----- Information shown -----

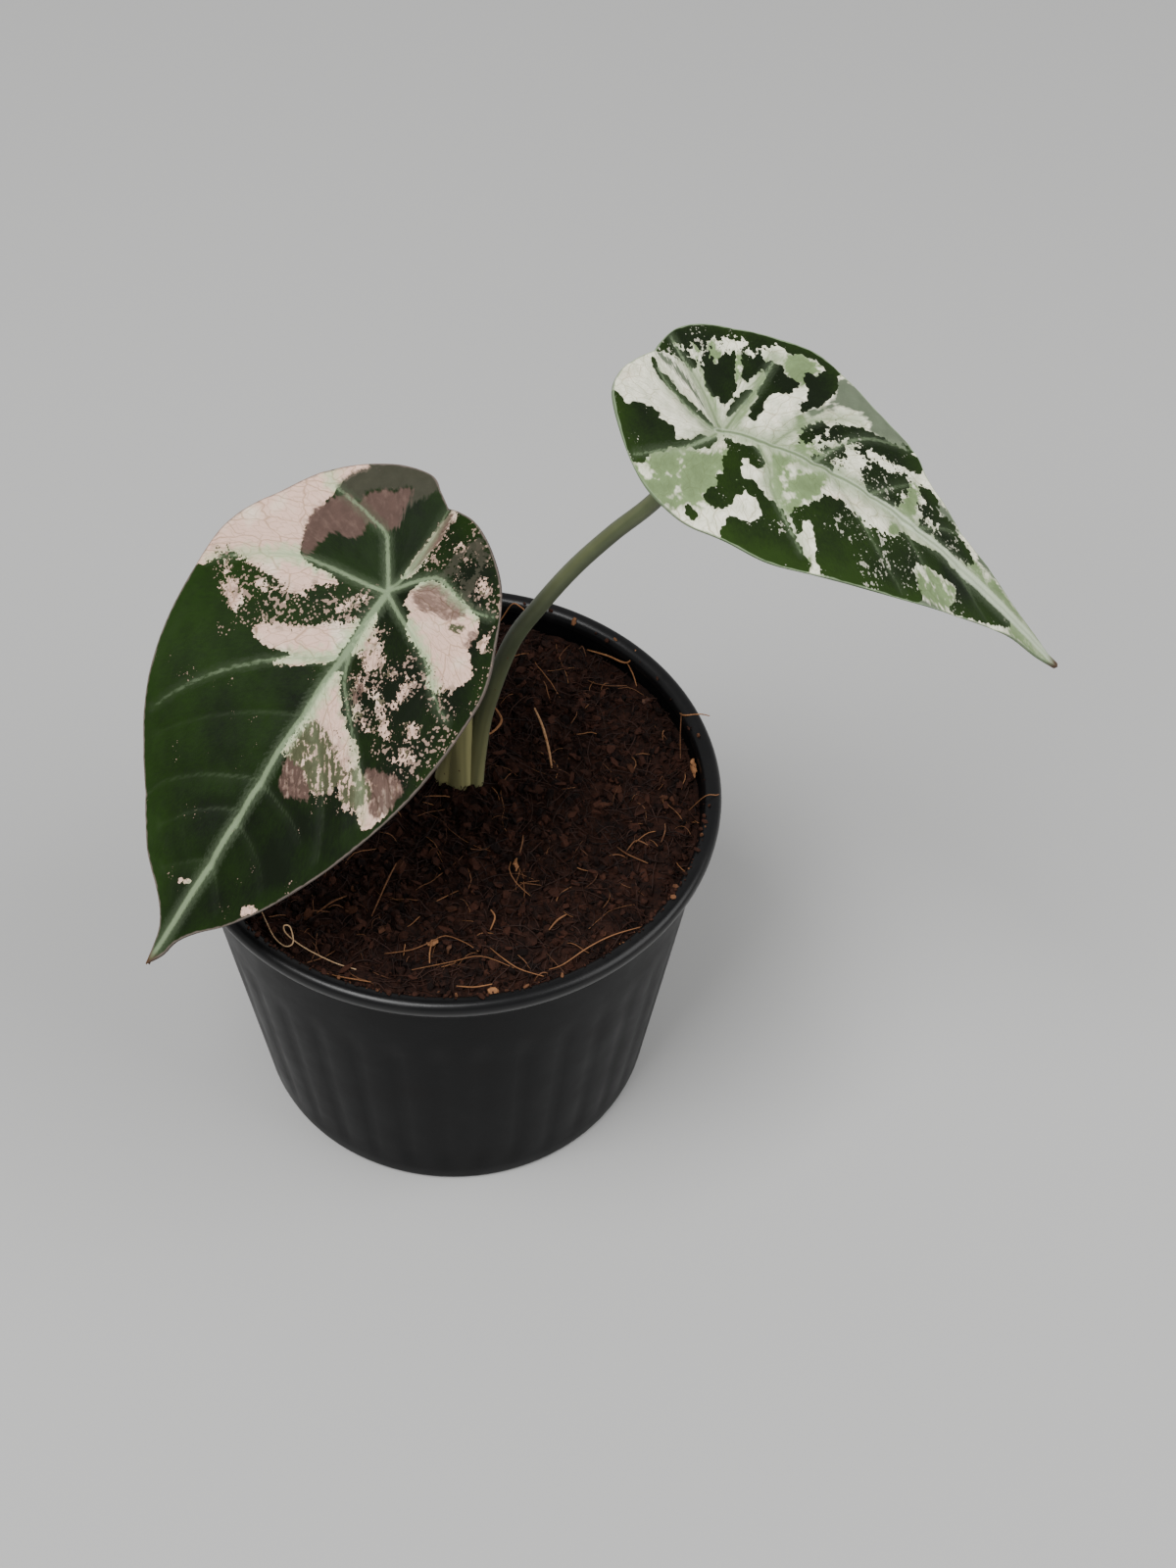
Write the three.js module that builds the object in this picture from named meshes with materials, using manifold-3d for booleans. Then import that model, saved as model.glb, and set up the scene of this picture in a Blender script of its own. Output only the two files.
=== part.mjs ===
// Potted black velvet alocasia, a small variegated plant with two leaves in a round nursery pot.
// Millimetres, +Z up. The origin is the centre of the pot's underside; the plant is seen along +Y.

import * as THREE from 'three';
import { mergeVertices } from 'three/addons/utils/BufferGeometryUtils.js';
import Module from 'manifold-3d';

const wasm = await Module();
wasm.setup();

// Points of one mesh that lie closer together than this are one point
const WELD = 1e-3;

// Pot
const RIM_RADIUS = 54;
const POT_HEIGHT = 81;
const BASE_RADIUS = 41;
const WALL = 1.2;
const FLOOR = 1.6;
const RIM_SKIRT = 3.4;
const RIM_LIP = 3.2;
const RIM_OVERHANG = 2.2;
const INNER_STEP_HEIGHT = 60;
const FOOT_BEVEL = [1.6, 1.4];
const POT_SIDES = 72;
const FLUTE_DEPTH = 0.5;
const FLUTE_FOOT = 9;
const FLUTE_HEAD = 58;
const FLUTE_RUN_OUT = 3;
const DRAIN_HOLES = 8;
const DRAIN_RADIUS = 4;
const DRAIN_RING = 29;

// Soil
const SOIL_LEVEL = 75.4;
const SOIL_CROWN = 0.9;
const SOIL_RELIEF = 0.9;
const CLEARANCE = 0.3;
const SOIL_SEED = 11;
const SOIL_RINGS = 12;
const SOIL_SIDES = 54;
const CHIP_COUNT = 85;
const CHIP_SIZE = [0.9, 2.3];
const CHIP_SHAPE = [1.2, 0.8, 0.62];
const CHIP_LIFT = 0.12;
const CHIP_MARGIN = 3.4;
const CHIP_FREE_RADIUS = 8.5;
const FIBRE_RADIUS = 0.42;
const STEM_HOLE_GAP = 0.55;
const STEM_SIDES = 12;
const STEM_SEGMENTS = 26;
const TUBER_HOLE_GAP = 0.4;

// Tuber under the soil, with the two stems standing on it
const TUBER_AT = [1.5, 5.2];
const TUBER_RADIUS = 6.2;
const TUBER_TOP = 66;
const TUBER_DEPTH = 20;
const TUBER_SIDES = 18;
const TUBER_STEPS = 14;
const TUBER_GROOVE = 0.35;

// Blades: a spine of arc length from the hub, where the stem meets the blade, and a section across it
const BLADE_THICKNESS = 0.8;
const HUB_SOFTNESS = 4;
const LOBE_CURL = 0.012;
const WAVE_HEIGHT = 0.9;
const WAVE_LENGTH = 46;
const WAVE_SHIFT = 2.1;
const WAVE_REACH = 30;
const SPINE_STEPS = 20;
const NORMAL_REACH = 0.6;
const MIDRIB_RADIUS = [1.3, 0.5];
const VEIN_RADIUS = [0.75, 0.45];
const RIB_COVER = 0.3;
const STUB_START = 0.55;
const LINES_PER_STATION = 2;
const COLUMNS = [0, 0.1, 0.28, 0.5, 0.74, 1];

// Each station is the place on the midrib where a transverse line starts, and the points [along, across] where it
// meets the two edges. The first station is the notch between the hind lobes and the last one is the tip.
const LEFT_BLADE = {
  hub: [-9.9, -4.5, 142], heading: -133, dip: 32, roll: 1.5,
  lobeRise: 0.15, arch: 0.0048, archChange: -0.00005,
  fold: -0.18, curlMinus: 0.004, curlPlus: 0.004, wavePhase: 0.6,
  foot: [0, 0, 0, 0, 0, 0, 0, 0, 4, 10, 18, 27, 37, 48, 59, 68, 76, 83.2],
  minus: [
    [-18.4, 0], [-19.9, -3], [-21.3, -6.7], [-18.6, -14], [-11.5, -23], [-3, -28.8], [6, -34.5], [14, -36.3],
    [24, -34.7], [34, -31.7], [44, -27.7], [52, -22.4], [59, -17.2], [66, -11.5], [71.5, -5], [75.5, -2],
    [79.5, -1], [83.2, -0.4],
  ],
  plus: [
    [-18.4, 0], [-19, 3.2], [-18.9, 8.1], [-16.3, 14.9], [-11.9, 21.4], [-4.4, 27.1], [4.5, 32.1], [14, 32.7],
    [24, 31.4], [34, 29], [44, 25.8], [52, 22], [60, 17], [67, 11.4], [72, 6.3], [76, 3.2],
    [79.8, 1.9], [83.2, -0.4],
  ],
  veins: [4.4, 7.2, 10, 12, 13.2],
};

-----

• Description of the task: Please repeat the material above, word for word and in full.

• Problem solution:
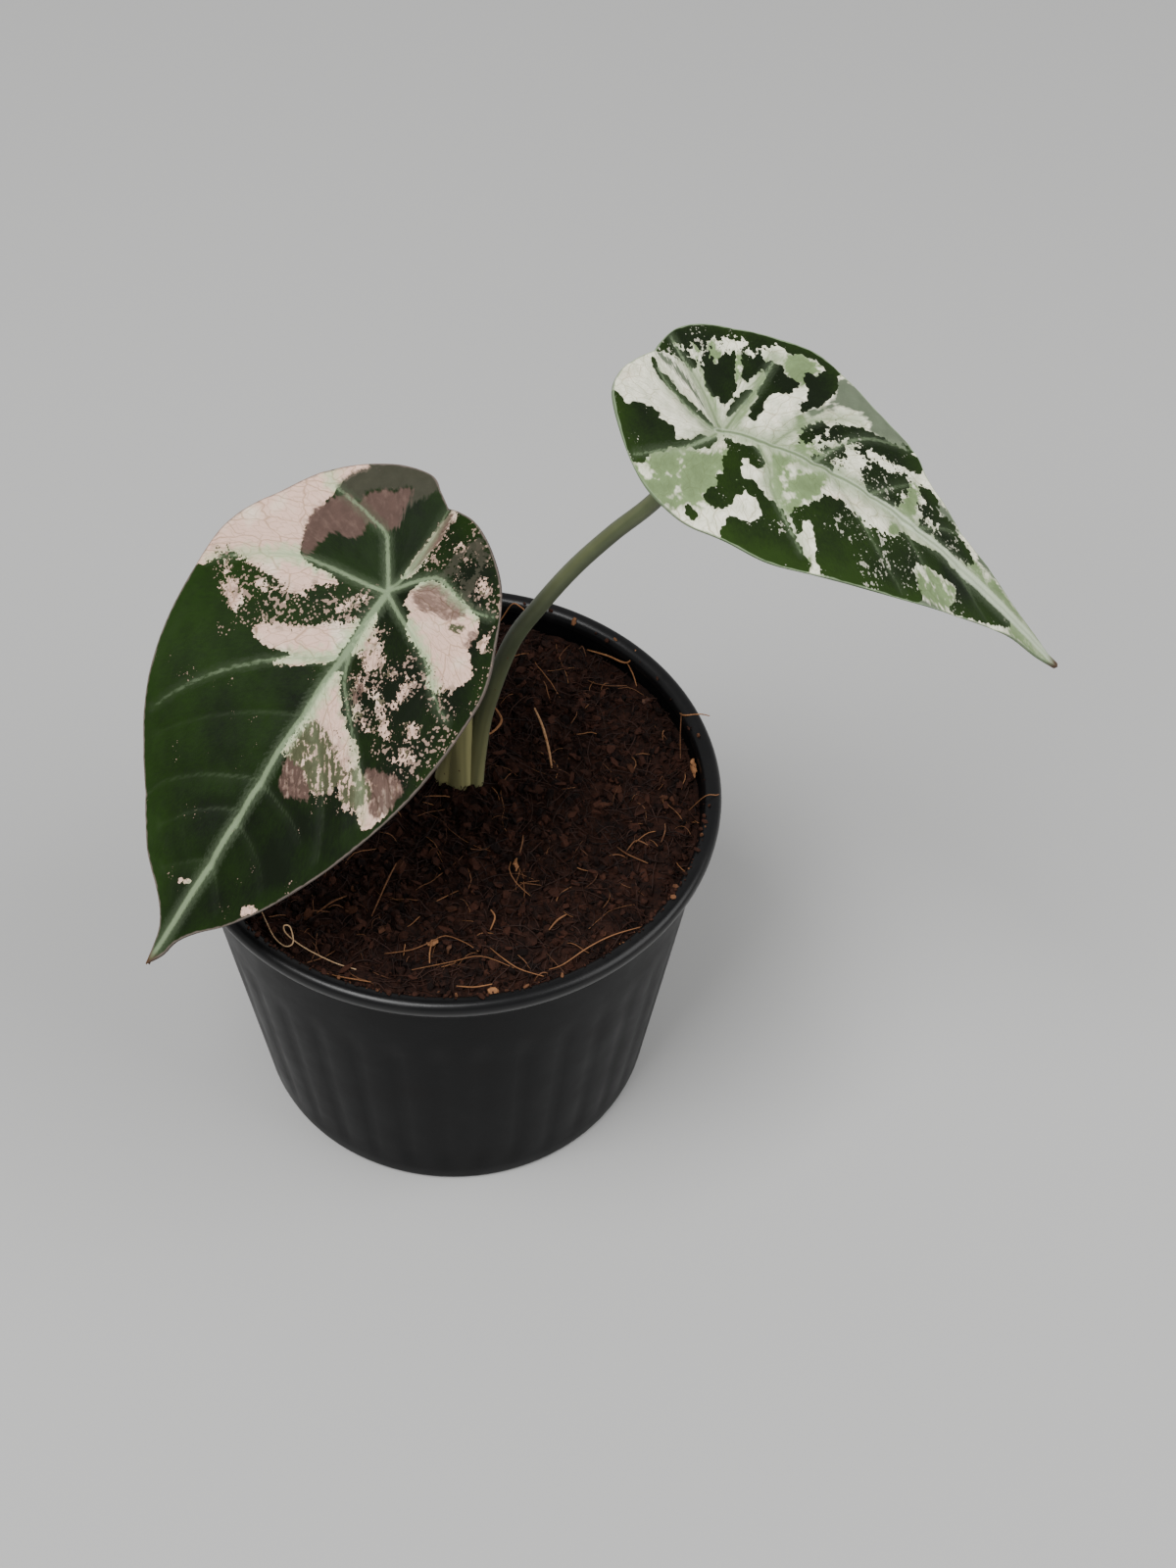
Write the three.js module that builds the object in this picture from named meshes with materials, using manifold-3d for booleans. Then import that model, saved as model.glb, and set up the scene of this picture in a Blender script of its own. Output only the two files.
=== part.mjs ===
// Potted black velvet alocasia, a small variegated plant with two leaves in a round nursery pot.
// Millimetres, +Z up. The origin is the centre of the pot's underside; the plant is seen along +Y.

import * as THREE from 'three';
import { mergeVertices } from 'three/addons/utils/BufferGeometryUtils.js';
import Module from 'manifold-3d';

const wasm = await Module();
wasm.setup();

// Points of one mesh that lie closer together than this are one point
const WELD = 1e-3;

// Pot
const RIM_RADIUS = 54;
const POT_HEIGHT = 81;
const BASE_RADIUS = 41;
const WALL = 1.2;
const FLOOR = 1.6;
const RIM_SKIRT = 3.4;
const RIM_LIP = 3.2;
const RIM_OVERHANG = 2.2;
const INNER_STEP_HEIGHT = 60;
const FOOT_BEVEL = [1.6, 1.4];
const POT_SIDES = 72;
const FLUTE_DEPTH = 0.5;
const FLUTE_FOOT = 9;
const FLUTE_HEAD = 58;
const FLUTE_RUN_OUT = 3;
const DRAIN_HOLES = 8;
const DRAIN_RADIUS = 4;
const DRAIN_RING = 29;

// Soil
const SOIL_LEVEL = 75.4;
const SOIL_CROWN = 0.9;
const SOIL_RELIEF = 0.9;
const CLEARANCE = 0.3;
const SOIL_SEED = 11;
const SOIL_RINGS = 12;
const SOIL_SIDES = 54;
const CHIP_COUNT = 85;
const CHIP_SIZE = [0.9, 2.3];
const CHIP_SHAPE = [1.2, 0.8, 0.62];
const CHIP_LIFT = 0.12;
const CHIP_MARGIN = 3.4;
const CHIP_FREE_RADIUS = 8.5;
const FIBRE_RADIUS = 0.42;
const STEM_HOLE_GAP = 0.55;
const STEM_SIDES = 12;
const STEM_SEGMENTS = 26;
const TUBER_HOLE_GAP = 0.4;

// Tuber under the soil, with the two stems standing on it
const TUBER_AT = [1.5, 5.2];
const TUBER_RADIUS = 6.2;
const TUBER_TOP = 66;
const TUBER_DEPTH = 20;
const TUBER_SIDES = 18;
const TUBER_STEPS = 14;
const TUBER_GROOVE = 0.35;

// Blades: a spine of arc length from the hub, where the stem meets the blade, and a section across it
const BLADE_THICKNESS = 0.8;
const HUB_SOFTNESS = 4;
const LOBE_CURL = 0.012;
const WAVE_HEIGHT = 0.9;
const WAVE_LENGTH = 46;
const WAVE_SHIFT = 2.1;
const WAVE_REACH = 30;
const SPINE_STEPS = 20;
const NORMAL_REACH = 0.6;
const MIDRIB_RADIUS = [1.3, 0.5];
const VEIN_RADIUS = [0.75, 0.45];
const RIB_COVER = 0.3;
const STUB_START = 0.55;
const LINES_PER_STATION = 2;
const COLUMNS = [0, 0.1, 0.28, 0.5, 0.74, 1];

// Each station is the place on the midrib where a transverse line starts, and the points [along, across] where it
// meets the two edges. The first station is the notch between the hind lobes and the last one is the tip.
const LEFT_BLADE = {
  hub: [-9.9, -4.5, 142], heading: -133, dip: 32, roll: 1.5,
  lobeRise: 0.15, arch: 0.0048, archChange: -0.00005,
  fold: -0.18, curlMinus: 0.004, curlPlus: 0.004, wavePhase: 0.6,
  foot: [0, 0, 0, 0, 0, 0, 0, 0, 4, 10, 18, 27, 37, 48, 59, 68, 76, 83.2],
  minus: [
    [-18.4, 0], [-19.9, -3], [-21.3, -6.7], [-18.6, -14], [-11.5, -23], [-3, -28.8], [6, -34.5], [14, -36.3],
    [24, -34.7], [34, -31.7], [44, -27.7], [52, -22.4], [59, -17.2], [66, -11.5], [71.5, -5], [75.5, -2],
    [79.5, -1], [83.2, -0.4],
  ],
  plus: [
    [-18.4, 0], [-19, 3.2], [-18.9, 8.1], [-16.3, 14.9], [-11.9, 21.4], [-4.4, 27.1], [4.5, 32.1], [14, 32.7],
    [24, 31.4], [34, 29], [44, 25.8], [52, 22], [60, 17], [67, 11.4], [72, 6.3], [76, 3.2],
    [79.8, 1.9], [83.2, -0.4],
  ],
  veins: [4.4, 7.2, 10, 12, 13.2],
};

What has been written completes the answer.